There was a great furor in the prison when they discovered that Yun was no longer there. Roadblocks were set up, and police dogs were put on his trail. At that moment there was a deluge of rain that apparently washed away his scent, and he could not be tracked. During that very time, the house church had been fasting and praying for his release. It was determined that he should leave China as soon as possible.

 

He had no passport or other documents. A man who was much older than Yun and looked nothing at all like him gave Yun his passport and said, "Here, take this." With that passport Yun traveled to Beijing and, without prior reservations, walked through all the security points and boarded a plane bound for Germany. It was there that he at last found refuge.

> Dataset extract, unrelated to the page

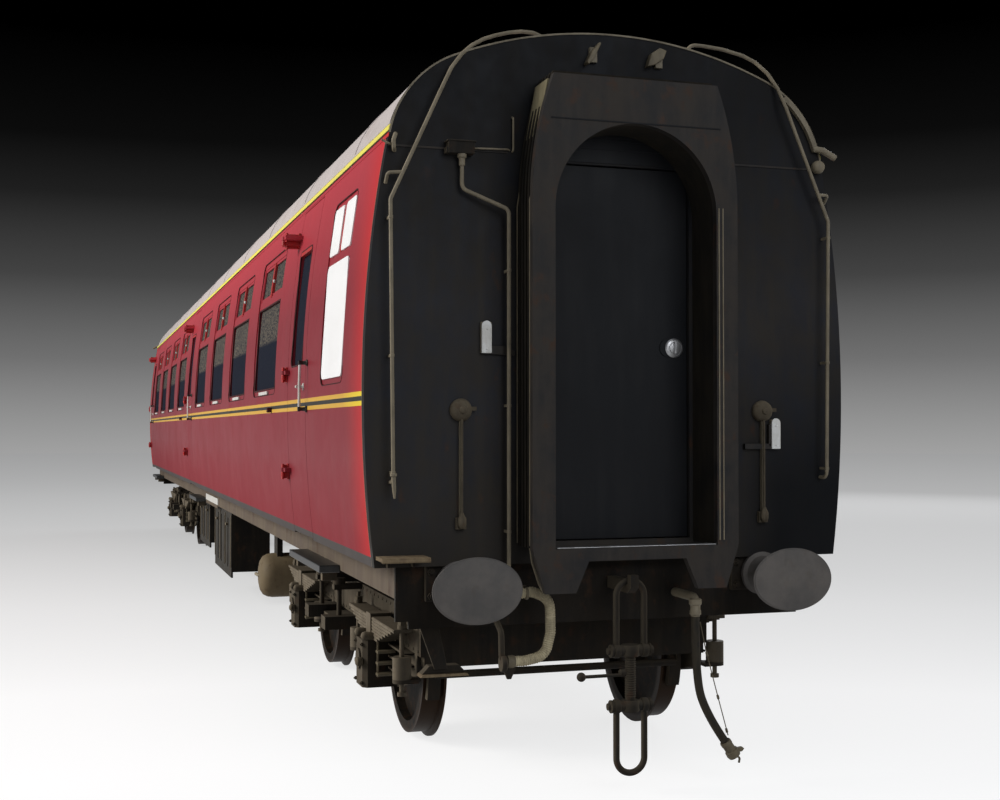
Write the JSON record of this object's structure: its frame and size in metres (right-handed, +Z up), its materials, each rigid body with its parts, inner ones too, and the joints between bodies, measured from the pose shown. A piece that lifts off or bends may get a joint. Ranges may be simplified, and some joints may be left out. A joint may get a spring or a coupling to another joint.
{
  "type": "passenger coach",
  "caption": "Corridor passenger coach with side doors, end gangways, screw couplings and two four-wheel bogies, maroon with a yellow waist line.",
  "frame": {"origin": "centre of the bounding box in plan, at the bottom of the wheel flanges", "axes": "X along the coach with the lavatory end at +X, Y to the side, Z up"},
  "size_m": [20.3, 2.828, 4.031],
  "materials": {
    "maroon": "satin, weathered",
    "end_black": "dull, grimy",
    "bellows": "dull folded fabric and rubber",
    "roof_grey": "matt",
    "floor_lino": "matt",
    "timber": "varnished",
    "upholstery": "woven",
    "dark_paint": "matt",
    "glass": "clear",
    "vent_red": "satin",
    "wheel_iron": "rusty tread, brown dust",
    "underframe": "brake dust over black",
    "hose_rubber": "dull",
    "step_wood": "weathered",
    "steel_grey": "worn",
    "white_paint": "dusty"
  },
  "bodies": {
    "coach": {"body_ends": "end_black", "body_sides": "maroon", "brake_hoses": "hose_rubber", "buffers": "underframe", "couplings": "underframe", "cross_bearers": "underframe", "door_hinges": "underframe", "end_fittings": "white_paint", "end_pipes": "steel_grey", "floor": "floor_lino", "gangway_bellows": "bellows", "gangway_faceplates": "end_black", "headstocks": "underframe", "heating_hoses": "hose_rubber", "hose_heads": "steel_grey", "luggage_racks": "steel_grey", "partitions": "timber", "roof": "roof_grey", "roof_ventilators": "roof_grey", "seat_backs": "upholstery", "seat_bases": "dark_paint", "seat_cushions": "upholstery", "solebars": "underframe", "steps": "step_wood", "tables": "timber", "underframe_gear": "underframe", "vent_frames": "vent_red", "window_frames": "maroon", "window_panes": "glass"},
    "bogie_front": {"axleboxes_front": "underframe", "bogie_bolster_front": "underframe", "bogie_frame_front": "underframe", "brakes_front": "underframe", "springs_front": "underframe"},
    "wheelset_front_outer": {"wheelset_front_outer": "wheel_iron"},
    "wheelset_front_inner": {"wheelset_front_inner": "wheel_iron"},
    "bogie_rear": {"axleboxes_rear": "underframe", "bogie_bolster_rear": "underframe", "bogie_frame_rear": "underframe", "brakes_rear": "underframe", "springs_rear": "underframe"},
    "wheelset_rear_outer": {"wheelset_rear_outer": "wheel_iron"},
    "wheelset_rear_inner": {"wheelset_rear_inner": "wheel_iron"},
    "door_front_left": {"door_front_left": "maroon", "door_front_left_pane": "glass"},
    "door_middle_left": {"door_middle_left": "maroon", "door_middle_left_pane": "glass"},
    "door_rear_left": {"door_rear_left": "maroon", "door_rear_left_pane": "glass"},
    "door_front_right": {"door_front_right": "maroon", "door_front_right_pane": "glass"},
    "door_middle_right": {"door_middle_right": "maroon", "door_middle_right_pane": "glass"},
    "door_rear_right": {"door_rear_right": "maroon", "door_rear_right_pane": "glass"},
    "gangway_door_front": {"gangway_door_front": "end_black"},
    "gangway_door_rear": {"gangway_door_rear": "end_black"}
  },
  "joints": [
    {"name": "bogie_front_pivot", "type": "hinge", "parent": "coach", "child": "bogie_front", "pos_m": [7.087, 0, 0.89], "axis": [0, 0, 1], "range_deg": [-3, 3]},
    {"name": "wheelset_front_outer_axle", "type": "hinge", "parent": "bogie_front", "child": "wheelset_front_outer", "pos_m": [8.3825, 0, 0.4875], "axis": [0, 1, 0], "continuous": true},
    {"name": "wheelset_front_inner_axle", "type": "hinge", "parent": "bogie_front", "child": "wheelset_front_inner", "pos_m": [5.7915, 0, 0.4875], "axis": [0, 1, 0], "continuous": true},
    {"name": "bogie_rear_pivot", "type": "hinge", "parent": "coach", "child": "bogie_rear", "pos_m": [-7.087, 0, 0.89], "axis": [0, 0, 1], "range_deg": [-3, 3]},
    {"name": "wheelset_rear_outer_axle", "type": "hinge", "parent": "bogie_rear", "child": "wheelset_rear_outer", "pos_m": [-8.3825, 0, 0.4875], "axis": [0, 1, 0], "continuous": true},
    {"name": "wheelset_rear_inner_axle", "type": "hinge", "parent": "bogie_rear", "child": "wheelset_rear_inner", "pos_m": [-5.7915, 0, 0.4875], "axis": [0, 1, 0], "continuous": true},
    {"name": "door_front_left_hinge", "type": "hinge", "parent": "coach", "child": "door_front_left", "pos_m": [7.2585, -1.4, 2.25], "axis": [0, 0, -1], "range_deg": [0, 90]},
    {"name": "door_middle_left_hinge", "type": "hinge", "parent": "coach", "child": "door_middle_left", "pos_m": [-1.2915, -1.4, 2.25], "axis": [0, 0, -1], "range_deg": [0, 90]},
    {"name": "door_rear_left_hinge", "type": "hinge", "parent": "coach", "child": "door_rear_left", "pos_m": [-9.4315, -1.4, 2.25], "axis": [0, 0, -1], "range_deg": [0, 90]},
    {"name": "door_front_right_hinge", "type": "hinge", "parent": "coach", "child": "door_front_right", "pos_m": [8.0015, 1.4, 2.25], "axis": [0, 0, -1], "range_deg": [0, 90]},
    {"name": "door_middle_right_hinge", "type": "hinge", "parent": "coach", "child": "door_middle_right", "pos_m": [-0.5485, 1.4, 2.25], "axis": [0, 0, -1], "range_deg": [0, 90]},
    {"name": "door_rear_right_hinge", "type": "hinge", "parent": "coach", "child": "door_rear_right", "pos_m": [-8.6885, 1.4, 2.25], "axis": [0, 0, -1], "range_deg": [0, 90]},
    {"name": "gangway_door_front_hinge", "type": "hinge", "parent": "coach", "child": "gangway_door_front", "pos_m": [9.726, -0.4265, 2.25], "axis": [0, 0, 1], "range_deg": [0, 90]},
    {"name": "gangway_door_rear_hinge", "type": "hinge", "parent": "coach", "child": "gangway_door_rear", "pos_m": [-9.726, 0.4265, 2.25], "axis": [0, 0, 1], "range_deg": [0, 90]}
  ]
}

His family (who had remained in China) made their escape, likewise without proper documentation, into Thailand.

 

Sometime later, in an attempt to bring his wife and two children to Germany, he returned to Myanmar, where they were at that time. This time he did have proper ID, but he was suspected of being a spy because of some of the documents. He was put in prison in Myanmar for several months before he was finally released at the request of the German Embassy and finally reunited with his family in Germany.

 

From that time on, which was 2001, he has been speaking widely in Europe, Canada, and the U.S., representing the Back to Jerusalem movement.

 

This is a picture of first century Christianity in the 21st century.